While double-paned ski goggles work for many, I just use a bit more tape coverage and large-pane sunglasses.

Near my mouth, I’ll finish off the exposed areas with a slathering of Aquaphor. I usually don’t cover my mouth otherwise, but the balaclava/buff is nearby.

For those with breathing issues or fear getting frostbite in their lungs, heat exchange masks are a possibility. The two most popular are Cold Avenger and Airtrim.


HYDRATION & NUTRITION



Food and water intake have a big effect on our temperature regulation. Calories = heat.

Energy bars and gels will freeze in winter, so the foods I stash in my pogies include things like nature valley bars, ritz crackers, cheeze-its, or Kit-Kats.


For water, I have found that a hydration pack works best: it keeps warm on my body while also being easily available to keep drinking. My Camelback is just a regular summer model, and I’ve lined the outside-facing wall with Reflectix, so my body heat keeps it from freezing. The hose runs under my arm rather than over (some folks cut a side hole in their pack for this), and the nozzle stays near my armpit. The nozzle is the first thing to potentially freeze, but shoving it in the armpit can thaw it quickly. Electrolytes, nutrient mixes, and maple syrup will lower the freezing point of your water.


IMPORTANT: After every sip, clear the hose by blowing the water back into the pack!

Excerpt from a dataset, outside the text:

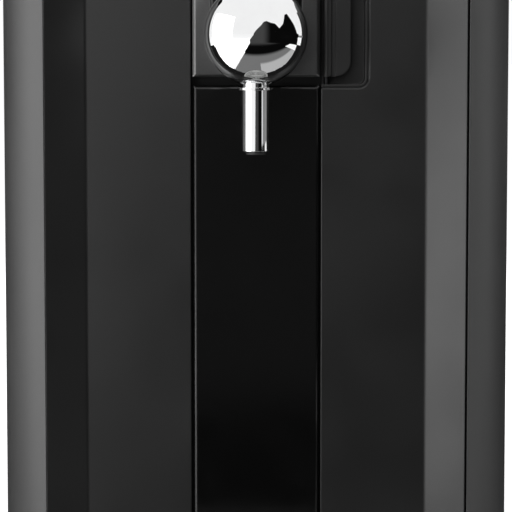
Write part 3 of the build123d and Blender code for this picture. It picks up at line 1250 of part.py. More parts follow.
def power_inlet():
    """Snap-in socket with three flat contacts."""
    body = socket_block(INLET_X, INLET_HALF_X, INLET_HALF_Z, REAR_Y - INLET_DEPTH, REAR_Y, -PORT_FIT)
    flange = socket_block(INLET_X, INLET_HALF_X, INLET_HALF_Z, REAR_Y, REAR_Y + INLET_FLANGE_T, PORT_RIM)
    flange = fillet(flange.edges().filter_by(Axis.Y), 2.0)
    floor = REAR_Y - INLET_DEPTH + 5.0
    cavity = socket_block(INLET_X, INLET_HALF_X, INLET_HALF_Z, floor, REAR_Y + 2, -PORT_FIT - INLET_WALL)
    inlet = body + flange - cavity
    half = INLET_PIN / 2
    for dx, dz in INLET_PINS:
        x, z = INLET_X + dx, REAR_PORT_Z + dz
        inlet += block(x - half, x + half, floor - 1, REAR_Y - ROCKER_SINK, z - 2 * half, z + 2 * half)
    return solid_of(inlet)


def power_switch():
    body = socket_block(SWITCH_X, SWITCH_HALF_X, SWITCH_HALF_Z, REAR_Y - SWITCH_DEPTH, REAR_Y, -PORT_FIT)
    flange = socket_block(SWITCH_X, SWITCH_HALF_X, SWITCH_HALF_Z, REAR_Y, REAR_Y + SWITCH_FLANGE_T, SWITCH_RIM)
    floor = REAR_Y - SWITCH_DEPTH + 5.0
    cavity = socket_block(SWITCH_X, SWITCH_HALF_X, SWITCH_HALF_Z, floor, REAR_Y + 2, -PORT_FIT - SWITCH_WALL)
    pivot_half = SWITCH_HALF_Z - 0.6
    pivot = rod_z(PIVOT_R + RUN_FIT, SWITCH_X, ROCKER_AXIS_Y, REAR_PORT_Z - pivot_half, REAR_PORT_Z + pivot_half)
    return solid_of(body + flange - cavity - pivot)


def switch_rocker():
    """Two faces meet over the pivot; at rest one end is pressed in."""
    half = ROCKER_HALF
    tip = ROCKER_RISE + math.tan(math.radians(ROCKER_THROW / 2)) * half
    outline = make_face(Polyline([
        (-half, tip), (0, ROCKER_RISE), (half, tip), (half - 0.8, -1.0), (2.5, -5.0), (-2.5, -5.0),
        (-half + 0.8, -1.0)], close=True))
    body = extrude(Pos(0, 0, -ROCKER_H / 2) * outline, ROCKER_H)
    body += Cylinder(PIVOT_R, 2 * SWITCH_HALF_Z - 1.6)
    return Pos(SWITCH_X, ROCKER_AXIS_Y, REAR_PORT_Z) * Rot(0, 0, -ROCKER_THROW / 2) * body


BUILDERS = [
    left_casing, right_casing, top_cover, display_window, display_board, rear_cover, cover_screws, base_chassis,
    rubber_feet, keg_liner, insulation, strike_plate, hinge_pins,
    door_outer_panel, left_front_panel, right_front_panel, door_inner_liner, door_foam, door_seal,
    front_strip, tap_panel, tap_insert,
    grip_cup, grip_pin, grip_lever, latch_bar, latch_hook, hook_pin, latch_keeper,
    tap_body, tap_nut, tap_ball, tap_spout, spout_nozzle, lever_axle, tap_lever, pinch_plunger,
    plunger_spring, tap_handle, medallion, drip_tray, drip_grid,
    cold_plate, peltier_module, heat_sink, fan_frame, fan_rotor, fan_screws,
    service_deck, control_board, air_pump, air_hose, coupler_head, coupler_seal,
    power_inlet, power_switch, switch_rocker,
]

os.makedirs("parts", exist_ok=True)
for build in BUILDERS:
    export_step(Pos(0, -Y_MID, 0) * build(), f"parts/{build.__name__}.step")
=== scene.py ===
# %% [markdown]
# # Home beer dispenser: finishes, light and camera
#
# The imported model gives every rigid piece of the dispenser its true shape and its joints.
# What is still missing is how it looks: satin and gloss mouldings, a chrome ball tap, a
# brushed drip grid, foam, rubber and the light of a small product studio.  Each cell below
# does one of these things, and the cell before it says why it is done that way.

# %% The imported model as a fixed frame
import math

import bmesh
import bpy
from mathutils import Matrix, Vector


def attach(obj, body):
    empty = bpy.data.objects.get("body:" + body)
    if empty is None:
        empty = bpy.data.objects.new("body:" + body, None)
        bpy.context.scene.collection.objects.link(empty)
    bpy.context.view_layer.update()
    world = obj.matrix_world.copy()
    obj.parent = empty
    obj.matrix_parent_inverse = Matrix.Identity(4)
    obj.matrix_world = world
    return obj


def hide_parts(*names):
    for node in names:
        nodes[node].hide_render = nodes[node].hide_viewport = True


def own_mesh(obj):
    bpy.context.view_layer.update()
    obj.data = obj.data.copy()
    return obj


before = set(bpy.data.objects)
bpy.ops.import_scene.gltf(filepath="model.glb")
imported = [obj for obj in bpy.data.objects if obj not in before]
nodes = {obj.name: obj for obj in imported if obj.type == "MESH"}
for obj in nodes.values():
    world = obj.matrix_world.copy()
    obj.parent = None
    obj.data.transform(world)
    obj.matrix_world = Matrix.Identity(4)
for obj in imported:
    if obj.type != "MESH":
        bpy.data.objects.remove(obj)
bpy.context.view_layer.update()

MM = 0.001

# %% [markdown]
# The camera stands in front of the tap and looks down by five degrees.  From so far away
# a long lens is needed, and upright edges then converge only a little.  The aim point
# floats just before the front face, at the height of the middle of the view, and the
# camera is placed by its distance from there.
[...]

In addition to what I’ve written, there are so many people in the local scene who are eager to share if asked- check out Fat Bike Manitoba on Facebook. When you’re still figuring out your own layers, start with shorter rides, and take a variety of clothing in a backpack or bike bags. If you drive to a trailhead, leave some dry clothing and a thermos of hot liquid in the car.


I will also say that Bikes and Beyond is generously sponsoring me for this year’s Arrowhead Winter Ultra, and many of the brands I’ve listed are available through them.